New computer system going haywire for 911 dispatchers

Any given day, a room full of dispatchers in front of computer bays in Hayes Valley act as the brains, the communication center and the backup for every police officer, firefighter and ambulance crew in San Francisco.

But since Wednesday, that system had been short-circuiting at The City's dispatch center and is making San Francisco's emergency dispatchers very unhappy — and frightened.

That's because of a new $3.7 million, computer-aided dispatch system that went online last week and, depending on whom you talk to, is having minor to serious glitches.

“I can tell you this: I would be scared as a citizen to dial 911 the way we are with the system,” dispatcher Mark Terris said of the new system.

The Department of Emergency Management, which operates the dispatch center, admitted that the new system — replaced because the older system's software couldn't be updated — has some glitches to work out.

Still, said Francis Zamora, spokesman for the department, the glitches are not impacting emergency services in San Francisco. The department extensively tested the system — running 50,000 test calls on it — and took care to train staff, he said

“It's pretty much as expected,” Zamora said. “There have been some minor glitches, but they haven't affected emergency services.”

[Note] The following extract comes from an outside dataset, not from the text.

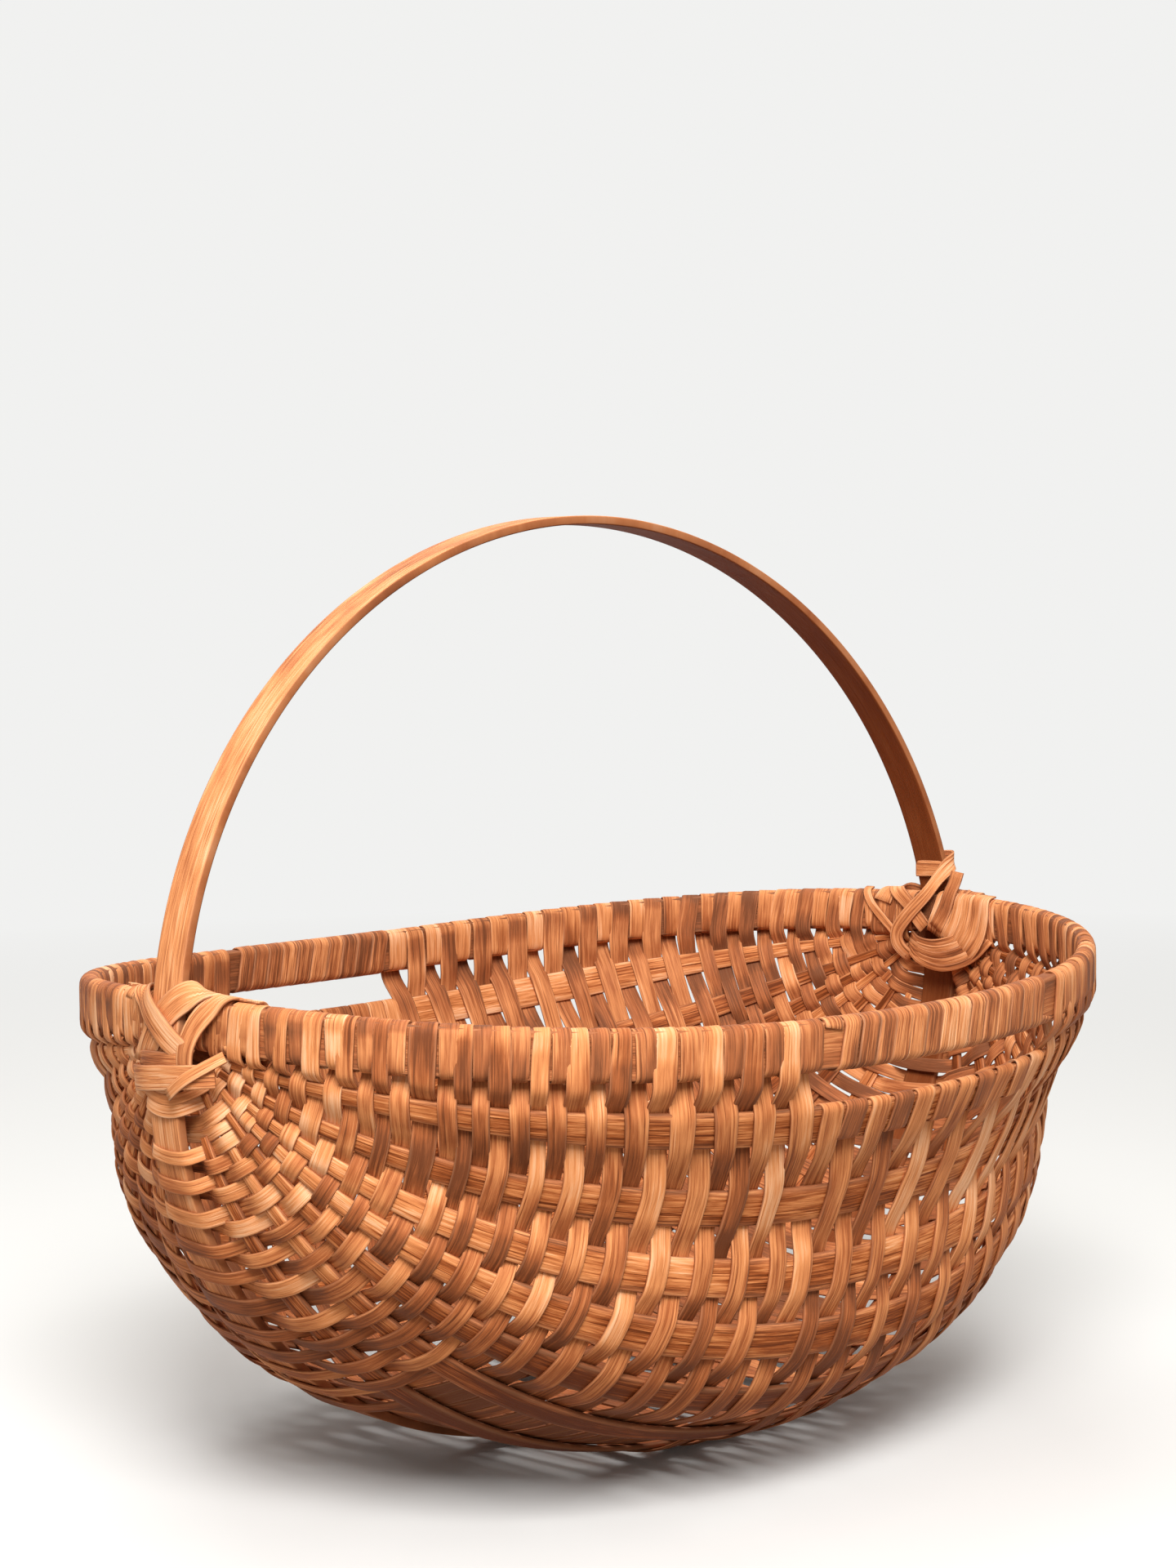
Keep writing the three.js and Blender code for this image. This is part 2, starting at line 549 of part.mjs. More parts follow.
// Least distance of a wound strip to itself, along its edges and the middles of its two faces
function leastSelfGap(rings, width) {
  const rows = rings.map((r) => [...r, mix(r[0], r[1], 0.5), mix(r[2], r[3], 0.5)]);
  const centre = rings.map((r) => mix(r[0], r[2], 0.5));
  const reach = [0];
  for (let i = 1; i < centre.length; i++) reach.push(reach[i - 1] + length(sub(centre[i], centre[i - 1])));
  let least = Infinity;
  for (let i = 0; i + 1 < rows.length; i++) {
    for (let j = i + 1; j + 1 < rows.length; j++) {
      if (reach[j] - reach[i + 1] < SELF_REACH * width) continue;
      if (length(sub(centre[i], centre[j])) > SELF_NEAR * width) continue;
      for (let m = 0; m < 6; m++) {
        for (let n = 0; n < 6; n++) {
          least = Math.min(least, pieceDistance(rows[i][m], rows[i + 1][m], rows[j][n], rows[j + 1][n]));
        }
      }
    }
  }
  return least;
}

const woods = {
  hoop: { color: 0x9c6238, roughness: 0.6 },
  rim: { color: 0x8f5930, roughness: 0.65 },
  rib: { color: 0xa86f3f, roughness: 0.65 },
  weave: { color: 0xb0763f, roughness: 0.7 },
  wrap: { color: 0xb67f4c, roughness: 0.7 },
};
const group = new THREE.Group();
group.name = 'rib_basket';
const hoop = hoopRings();
const spine = sweep(hoop.spine, false);
spine.computeBoundingBox();
const standHeight = -spine.boundingBox.min.z;
function place(name, geometry, wood) {
  geometry.translate(0, 0, standHeight);
  const mesh = new THREE.Mesh(geometry, new THREE.MeshStandardMaterial({ name: `${name}_wood`, ...woods[wood] }));
  mesh.name = name;
  group.add(mesh);
}

place('handle_hoop', sweep(hoop.handle, false), 'hoop');
place('spine_hoop', spine, 'hoop');
place('rim_hoop', rimGeometry(), 'rim');
for (let i = 0; i < RIB_ANGLES.length; i++) {
  place(`near_rib_${i + 1}`, ribGeometry(i, false), 'rib');
  place(`far_rib_${i + 1}`, ribGeometry(i, true), 'rib');
}
for (const [side, bands] of Object.entries(weaves)) {
  bands.forEach((rows, i) => place(`${side}_weave_${i + 1}`, wallGeometry(rows, side !== 'middle'), 'weave'));
}

const half = rimLength / 2, rest = SECTION_GAP;
place('far_right_rim_wrap', sleeveGeometry(EAR_CLEAR, runAtX(FAR_HOLD[1], true) - rest), 'wrap');
place('far_left_rim_wrap', sleeveGeometry(runAtX(FAR_HOLD[0], true) + rest, half - EAR_CLEAR), 'wrap');
place('near_left_rim_wrap', sleeveGeometry(half + EAR_CLEAR, runAtX(NEAR_HOLD[0], false) - rest), 'wrap');
place('near_right_rim_wrap', sleeveGeometry(runAtX(NEAR_HOLD[1], false) + rest, rimLength - EAR_CLEAR), 'wrap');
function placeWound(name, rings, width) {
  console.log(name, 'least gap to itself', leastSelfGap(rings, width).toFixed(2));
  place(name, sweep(rings, false), 'wrap');
}
placeWound('near_hold_winding', holdRings(false), HOLD_TAPE_WIDTH);
placeWound('far_hold_winding', holdRings(true), HOLD_TAPE_WIDTH);
placeWound('left_ear_lashing', tapeRings(lashPath(-1), LASH_WIDTH, LASH_THICK), LASH_WIDTH);
placeWound('right_ear_lashing', tapeRings(lashPath(1), LASH_WIDTH, LASH_THICK), LASH_WIDTH);
place('left_ear_band', sweep(earBandRings(-1), false), 'wrap');
place('right_ear_band', sweep(earBandRings(1), false), 'wrap');
console.log('rim height', standHeight.toFixed(3));

export default group;
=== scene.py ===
# Split-wood rib basket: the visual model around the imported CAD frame
import math

import bpy
import numpy as np
from mathutils import Matrix, Vector


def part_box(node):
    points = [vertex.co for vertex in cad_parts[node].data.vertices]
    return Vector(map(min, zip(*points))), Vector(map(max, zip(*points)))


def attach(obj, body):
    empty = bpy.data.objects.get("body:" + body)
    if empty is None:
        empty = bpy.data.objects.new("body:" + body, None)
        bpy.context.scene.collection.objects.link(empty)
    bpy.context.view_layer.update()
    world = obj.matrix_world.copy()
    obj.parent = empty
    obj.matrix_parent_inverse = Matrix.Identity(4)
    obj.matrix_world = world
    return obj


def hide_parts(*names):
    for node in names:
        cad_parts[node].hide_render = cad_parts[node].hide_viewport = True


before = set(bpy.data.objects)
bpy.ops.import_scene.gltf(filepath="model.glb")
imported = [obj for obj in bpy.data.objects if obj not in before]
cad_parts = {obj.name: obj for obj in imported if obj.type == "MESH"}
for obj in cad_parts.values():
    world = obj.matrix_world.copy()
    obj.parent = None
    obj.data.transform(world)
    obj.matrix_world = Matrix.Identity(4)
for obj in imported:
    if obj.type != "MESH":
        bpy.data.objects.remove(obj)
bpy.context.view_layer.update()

# Sizes are in mm, with z from the middle of the rim. MM is metres in a millimetre, RIM_Z the rim's height
MM = 0.001
rim_low, rim_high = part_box("rim_hoop")
RIM_Z = (rim_low[2] + rim_high[2]) / 2 / MM
UP = np.array([0.0, 0.0, 1.0])
SEED = 11
SPINE_ANGLE = 90
HALF_TURN = 180

# Hoops, as in the CAD source. Waves, here and below, are size and number, a look is grain seed and shade
RIM_LENGTH_HALF = 195.5
RIM_WIDTH_HALF = 148.5
RIM_TALL = 15.6
RIM_THICK = 5.4
RIM_STATIONS = 260
RIM_LOOK = (0.3, 0.35)
SADDLE = 5.6
HOOP_WIDE = 14.5
HOOP_THICK = 3.2
HOOP_SPAN_HALF = 202.6
HOOP_TOP = 168.0
HOOP_EXPONENT = 1.966
HOOP_LEAN = 0.074
HOOP_PART_STATIONS = 170
HOOP_STATIONS = 300
HOOP_SOFTENINGS = 6
HOOP_WAVES = (0.012, 14)
HOOP_LOOK = (0.7, 0.5)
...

But dispatchers aren't so sure, worrying the glitches could endanger officers and citizens.

“We are concerned for the safety of the units in the field,” said 10-year veteran dispatcher Joan Vallarino, who is one of the 120 dispatchers dealing with the new system and its rollout.

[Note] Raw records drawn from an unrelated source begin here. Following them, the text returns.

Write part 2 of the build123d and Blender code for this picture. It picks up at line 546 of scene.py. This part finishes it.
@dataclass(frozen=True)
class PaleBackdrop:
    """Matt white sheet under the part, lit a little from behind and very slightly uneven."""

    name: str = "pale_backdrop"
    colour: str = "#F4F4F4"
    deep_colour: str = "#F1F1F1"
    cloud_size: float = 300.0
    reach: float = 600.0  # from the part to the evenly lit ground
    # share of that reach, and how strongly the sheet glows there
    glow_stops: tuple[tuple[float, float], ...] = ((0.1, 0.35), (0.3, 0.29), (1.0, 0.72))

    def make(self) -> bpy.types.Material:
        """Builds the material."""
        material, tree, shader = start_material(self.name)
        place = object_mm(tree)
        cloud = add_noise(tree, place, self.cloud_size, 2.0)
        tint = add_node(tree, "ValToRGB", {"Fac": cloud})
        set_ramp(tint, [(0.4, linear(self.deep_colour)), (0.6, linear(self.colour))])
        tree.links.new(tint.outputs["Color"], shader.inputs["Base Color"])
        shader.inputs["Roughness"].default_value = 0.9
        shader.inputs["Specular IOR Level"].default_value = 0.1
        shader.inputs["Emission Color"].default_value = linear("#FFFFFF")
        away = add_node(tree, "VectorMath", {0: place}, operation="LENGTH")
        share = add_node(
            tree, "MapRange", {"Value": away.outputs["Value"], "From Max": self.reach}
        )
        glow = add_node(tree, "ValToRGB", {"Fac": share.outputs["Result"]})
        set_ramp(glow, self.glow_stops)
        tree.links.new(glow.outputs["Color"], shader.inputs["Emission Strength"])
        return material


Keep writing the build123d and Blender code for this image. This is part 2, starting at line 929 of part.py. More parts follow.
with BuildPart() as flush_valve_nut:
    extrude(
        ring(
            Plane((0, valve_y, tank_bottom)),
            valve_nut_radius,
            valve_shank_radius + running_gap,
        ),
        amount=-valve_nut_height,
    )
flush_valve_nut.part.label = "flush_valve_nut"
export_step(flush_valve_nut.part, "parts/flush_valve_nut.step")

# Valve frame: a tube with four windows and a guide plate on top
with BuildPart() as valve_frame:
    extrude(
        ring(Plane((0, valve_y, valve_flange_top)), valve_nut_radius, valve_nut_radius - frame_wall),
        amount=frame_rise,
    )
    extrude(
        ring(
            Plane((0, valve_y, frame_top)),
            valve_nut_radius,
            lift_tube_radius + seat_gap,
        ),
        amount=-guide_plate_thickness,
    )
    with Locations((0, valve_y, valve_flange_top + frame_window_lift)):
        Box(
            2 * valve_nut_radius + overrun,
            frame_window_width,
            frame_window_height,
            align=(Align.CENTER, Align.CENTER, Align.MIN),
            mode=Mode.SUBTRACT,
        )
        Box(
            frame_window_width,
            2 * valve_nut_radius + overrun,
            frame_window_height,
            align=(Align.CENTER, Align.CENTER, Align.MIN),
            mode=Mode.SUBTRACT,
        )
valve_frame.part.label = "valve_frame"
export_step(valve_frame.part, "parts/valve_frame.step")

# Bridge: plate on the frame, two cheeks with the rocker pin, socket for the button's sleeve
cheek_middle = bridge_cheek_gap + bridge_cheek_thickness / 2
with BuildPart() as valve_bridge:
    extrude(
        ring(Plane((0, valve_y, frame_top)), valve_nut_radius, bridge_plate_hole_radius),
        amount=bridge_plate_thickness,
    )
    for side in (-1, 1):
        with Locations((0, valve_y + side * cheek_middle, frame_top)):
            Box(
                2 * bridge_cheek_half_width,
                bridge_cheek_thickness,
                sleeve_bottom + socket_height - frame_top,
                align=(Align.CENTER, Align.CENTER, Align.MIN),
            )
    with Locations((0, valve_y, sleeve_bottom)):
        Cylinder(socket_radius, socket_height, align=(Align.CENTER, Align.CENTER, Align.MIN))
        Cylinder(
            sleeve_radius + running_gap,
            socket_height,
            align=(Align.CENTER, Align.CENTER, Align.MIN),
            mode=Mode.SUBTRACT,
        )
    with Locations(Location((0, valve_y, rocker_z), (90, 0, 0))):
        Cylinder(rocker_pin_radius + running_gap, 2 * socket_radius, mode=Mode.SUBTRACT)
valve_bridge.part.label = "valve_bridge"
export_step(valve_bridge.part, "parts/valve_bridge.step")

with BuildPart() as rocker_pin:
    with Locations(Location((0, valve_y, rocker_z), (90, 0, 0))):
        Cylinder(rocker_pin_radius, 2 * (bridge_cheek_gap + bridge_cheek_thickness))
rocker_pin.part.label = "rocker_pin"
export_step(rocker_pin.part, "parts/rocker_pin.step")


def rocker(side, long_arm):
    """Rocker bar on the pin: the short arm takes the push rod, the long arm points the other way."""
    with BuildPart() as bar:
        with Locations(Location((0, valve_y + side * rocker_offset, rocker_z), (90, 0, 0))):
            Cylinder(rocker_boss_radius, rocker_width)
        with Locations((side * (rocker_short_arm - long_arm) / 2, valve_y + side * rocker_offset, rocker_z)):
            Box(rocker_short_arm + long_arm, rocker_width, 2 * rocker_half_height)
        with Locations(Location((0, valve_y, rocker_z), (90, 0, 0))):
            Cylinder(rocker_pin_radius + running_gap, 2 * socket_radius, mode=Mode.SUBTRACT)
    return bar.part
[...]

The dispatchers field an average of 2,800 calls a day for 911, which does not include dispatch emergency communications with first responders.

Numerous dispatchers who spoke with The San Francisco Examiner said the new system and difficulties with the changeover could be endangering police in the field. Without accurate and prompt access to crucial information, such as criminal backgrounds and license plate histories, officers responding to a call could be forced into dangerous situations blind.

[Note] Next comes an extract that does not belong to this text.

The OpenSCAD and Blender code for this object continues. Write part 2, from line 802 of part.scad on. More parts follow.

Police Officer Albie Esparza acknowledged that officers in the field are having issues with the new system. Officers who can't access needed information about a call from their computers, for instance, must rely on radio communication instead, meaning that the airwaves are tied up more than normal.

“That's a pretty significant issue because the officers essentially don't know where they are going, what the call's about, unless they write it down on paper,” Esparza said.

“This system would work fine if we lived in Kansas, but we live in San Francisco and it's not built for speed,” said Terris, noting the cumbersome nature of the new system. “Everything we used to do in one second now takes five extra steps.”

Dispatchers also say the department did a poor job of rolling out the first new dispatch system in 14 years.

“Once again, management has poorly executed this,” Vallarino said.

Staffing, which she said is already low, was not increased during some of the training. She said staffing problems also increase the wait for 911 calls.

What's more, many emergency service workers in the field have not been trained for the new system, dispatcher Elaine Aniano said.

“It's a nightmare, it's an operational nightmare,” she said. “People are gonna get hurt. I'm scared.”